By each stroke of charcoal, the aspect of nudity disappears and the bodies morph into an object. Thighs and breasts are curves, rather than body parts – and for brief, monumental moments the artists collaborate in creating art with the models. Second pose, third pose, fourth pose – each with a new interview and a fresh take on the female body. “I like drawing voluptuous bodies,’ one artist says. ‘I felt like my body was de-sexualised, and I loved it,” one model expresses.
"Having spent £25 to take part in the event, it is disappointingly poorly organised"
During the pose entitled ‘Feeling of anxiety’, her interpretation of seeing the female body distanced from sexuality is sharply mirrored in what is taking place in Shepherd’s Hall. One of the models is sitting on the floor, holding her arms around her legs, hugging herself. We witness many beautiful, proud and solemn moments like these – but they are gravely cut short as Esther repeatedly interrupts us. The temperature in the room stoops; the heaters aren’t working; the models are cold. The order of the interviews is wrong; we are lacking for time. Having spent £25 to take part in the event, it is disappointingly poorly organised: it’s hard to shake the feeling that the installation in Shepherd’s Hall is being used as a guinea pig, and an expensive one at that.
In the mess of logistical and practical issues, the objects we are interpreting rapidly melt back into the female form. The nudity becomes blatantly apparent. The models seem unsettled by the thirty sets of eyes that are resting upon them – no longer the eyes of accepting artists, but rather mere mortals.In a bid to create a space where body-confidence could flourish, it seems Esther is her own worst enemy, hindering the opportunity for this to happen organically.
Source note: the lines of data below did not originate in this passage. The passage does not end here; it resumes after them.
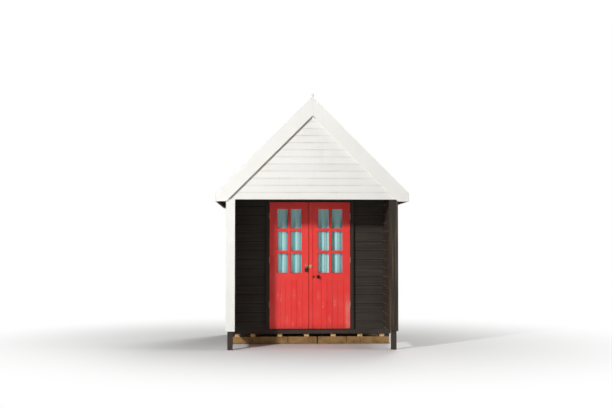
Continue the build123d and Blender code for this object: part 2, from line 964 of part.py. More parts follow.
with BuildPart() as hasp:
    timber(
        (right_leaf_inner + hasp_margin, hasp_right),
        (y_strip - plate_thick, y_strip),
        (hasp_bottom, hasp_top),
    )
    with Locations((hasp_right - hasp_knuckle, y_strip - hasp_knuckle, hasp_middle)):
        Cylinder(hasp_knuckle, hasp_top - hasp_bottom)
write(hasp, "hasp")

# Padlock, hanging by its shackle from the staple
z_shackle_bottom = hasp_middle - staple_opening / 2 + seat_gap
shackle_radius = (shackle_width - shackle_rod) / 2
z_shackle_bend = z_shackle_bottom + shackle_rod / 2 - shackle_radius
z_padlock_top = z_shackle_bend - (shackle_rise - shackle_radius - shackle_rod / 2)
with BuildPart() as padlock:
    with BuildLine() as shackle_line:
        Line(
            (staple_x - shackle_radius, y_shackle, z_padlock_top - shackle_rod),
            (staple_x - shackle_radius, y_shackle, z_shackle_bend),
        )
        ThreePointArc(
            (staple_x - shackle_radius, y_shackle, z_shackle_bend),
            (staple_x, y_shackle, z_shackle_bend + shackle_radius),
            (staple_x + shackle_radius, y_shackle, z_shackle_bend),
        )
        Line(
            (staple_x + shackle_radius, y_shackle, z_shackle_bend),
            (staple_x + shackle_radius, y_shackle, z_padlock_top - shackle_rod),
        )
    with BuildSketch(Plane.XY.offset(z_padlock_top - shackle_rod)):
        with Locations((staple_x - shackle_radius, y_shackle)):
            RegularPolygon(shackle_rod / 2, shackle_sides, rotation=90)
    sweep(path=shackle_line.wires()[0])
    timber(
        (staple_x - padlock_width / 2, staple_x + padlock_width / 2),
        (y_shackle - padlock_depth / 2, y_shackle + padlock_depth / 2),
        (z_padlock_top - padlock_height, z_padlock_top),
    )
write(padlock, "padlock")

# Lock furniture on the right leaf: a rose for the knob and a plate for the key
knob_x = right_leaf_inner + knob_inset
knob_z = (lock_rail_low + lock_rail_high) / 2 - knob_drop
key_plate_x = right_leaf_inner + key_plate_inset
with BuildPart() as lock_plates:
    with BuildSketch(Plane.XZ.offset(-y_leaf)):
        with Locations((knob_x, knob_z)):
            Circle(rose_width / 2)
            Circle(spindle_radius + pin_clearance, mode=Mode.SUBTRACT)
    extrude(amount=rose_thick)
    with BuildSketch(Plane.XZ.offset(-y_leaf)):
        with Locations((key_plate_x, knob_z)):
            SlotOverall(key_plate_height, key_plate_width, rotation=90)
            Circle(key_hole / 2, mode=Mode.SUBTRACT)
        with Locations((key_plate_x, knob_z - key_hole)):
            Rectangle(key_slot, 2 * key_hole, mode=Mode.SUBTRACT)
    extrude(amount=rose_thick)
write(lock_plates, "lock_plates")

y_knob_ball = y_leaf - knob_reach + knob_ball / 2
with BuildPart() as door_knob:
    for y_start, radius in (
        (y_leaf - rose_thick + spindle_depth, spindle_radius),
        (y_leaf - rose_thick - pin_clearance, knob_neck / 2),
    ):
        with BuildSketch(Plane.XZ.offset(-y_start)):
            with Locations((knob_x, knob_z)):
                Circle(radius)
        extrude(amount=y_start - y_knob_ball)
    ball(Plane((knob_x, y_knob_ball, knob_z), z_dir=(0, -1, 0)), knob_ball / 2)
write(door_knob, "door_knob")
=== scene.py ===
"""A timber beach hut, dressed: painted and stained boards, a felt roof and curtained red doors."""
import random
from math import cos, hypot, pi, radians, sin, sqrt, tau

import bpy
from mathutils import Matrix, Vector


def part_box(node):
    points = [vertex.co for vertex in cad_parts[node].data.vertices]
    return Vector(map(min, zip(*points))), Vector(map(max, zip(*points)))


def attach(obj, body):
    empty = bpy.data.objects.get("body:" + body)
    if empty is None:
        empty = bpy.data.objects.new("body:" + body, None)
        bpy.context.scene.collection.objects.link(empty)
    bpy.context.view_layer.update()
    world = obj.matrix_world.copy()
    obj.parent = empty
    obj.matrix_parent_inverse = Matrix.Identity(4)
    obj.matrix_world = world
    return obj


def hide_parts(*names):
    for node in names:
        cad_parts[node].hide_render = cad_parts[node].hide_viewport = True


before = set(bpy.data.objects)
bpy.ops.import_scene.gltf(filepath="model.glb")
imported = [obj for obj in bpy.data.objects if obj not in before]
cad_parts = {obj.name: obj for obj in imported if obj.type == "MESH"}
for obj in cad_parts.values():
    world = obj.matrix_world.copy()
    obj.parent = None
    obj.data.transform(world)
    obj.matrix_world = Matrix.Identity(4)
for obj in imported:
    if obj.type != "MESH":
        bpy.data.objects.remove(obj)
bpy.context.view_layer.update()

# Sizes, in metres
wall_course, first_wall_lap = 0.1326, 0.2166
gable_course = 0.1016
shortest_course = 0.015
board_thick, board_thin = 0.020, 0.012
lining_thick, lining_thin = 0.016, 0.008
lap_cover, lap_play = 0.006, 0.0006
lip_band, lap_shade_band = 0.010, 0.015
board_bow = 0.0009
station_pitch = 0.2
lip_arris, board_arris, arris, trim_arris, worn_arris = 0.0012, 0.0015, 0.002, 0.0025, 0.003
rod_arris, hinge_arris = 0.0007, 0.0004
glazing_rebate = 0.008
front_bead, front_bead_depth = 0.005, 0.009
rear_bead, rear_bead_depth = 0.0075, 0.010
joint_ease = 0.0011
pane_bar = 0.033
pane_columns, pane_rows = 2, 3
door_boards = 5
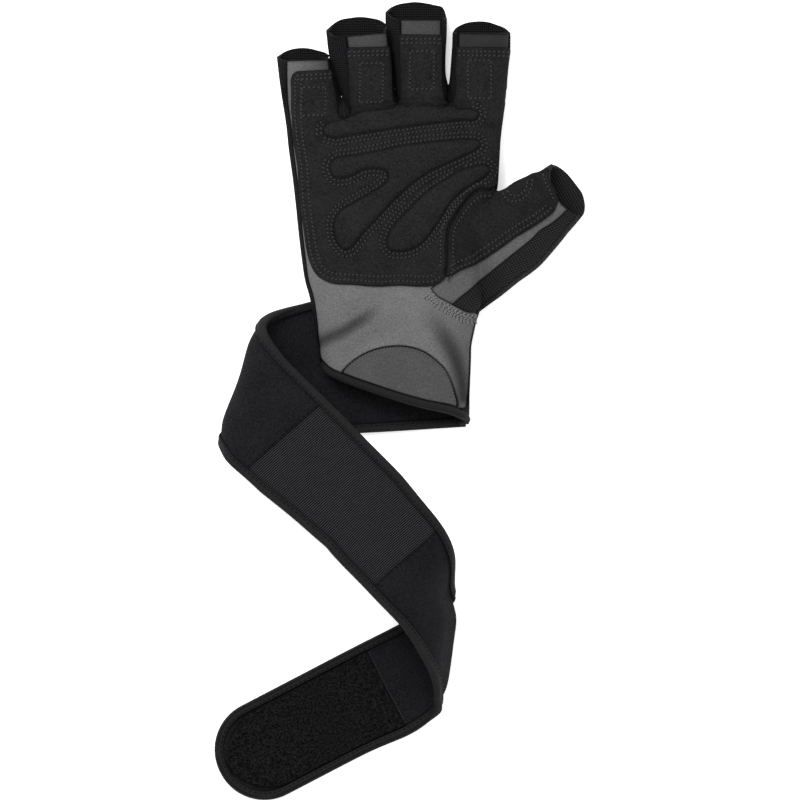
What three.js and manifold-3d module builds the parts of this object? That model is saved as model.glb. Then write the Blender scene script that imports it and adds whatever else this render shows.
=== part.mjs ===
// A fingerless weightlifting glove for the right hand. It lies on the back of the hand with its palm up,
// and its long wrist strap is unwrapped and rolled back on itself beside the cuff.
// Millimetres, +Z up. +Y runs to the fingers, +X to the thumb. The origin is on the flat underside of
// the back of the hand, below the middle of the palm.

import * as THREE from 'three';
import { mergeVertices } from 'three/addons/utils/BufferGeometryUtils.js';
import Module from 'manifold-3d';

const wasm = await Module();
wasm.setup();

// Hand: the hollow's outer size, lying flat
const palmWidth = 105;
const palmLength = 156;
const palmDepth = 27;
const fingerLength = 54;
const fingerWidth = 28.5;
const fingerDepth = 19;
const thumbLength = 64;
const thumbWidth = 30;
const thumbDepth = 20;
const thumbHeading = THREE.MathUtils.degToRad(27.8);

// Cloth and leather
const wall = 2;
const suede = 1.2;
const padRise = 1.5;
const backHeight = 5.5;
const cornerRadius = 6;
const gap = 0.3;
const cuffBindingWidth = 4.2;
const cuffBindingProud = 0.9;
const overlayMargin = 1.4;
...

Then, the Hail Mary of all saviours emerges.
The models get ready to sit through eight gruelling minutes of their last and final pose. An interview with a disabled woman fills the room. She is lying in the centre of room, flanked by the five other models, all of them devoting their attention to her. “If I were healthy again,” she says, “I would run all the time. Even just to catch the bus. I would use and appreciate the body I had,” she says. The artists are clearly moved by her words. Pencils, charcoal sticks and paintbrushes rest. A lack of movement, reflecting the still and tense bodies we’ve been studying. It seems Esther has been forgiven for intimidating amateur artists by mixing them with professional; and for the lack of organisational skill. With a bit of patience, an open mind and an interest in female empowerment the Spirited Bodies workshop is spot-on. Esther succeeds in enticing body confidence and shifting the ideas of a perfectly sculpted form.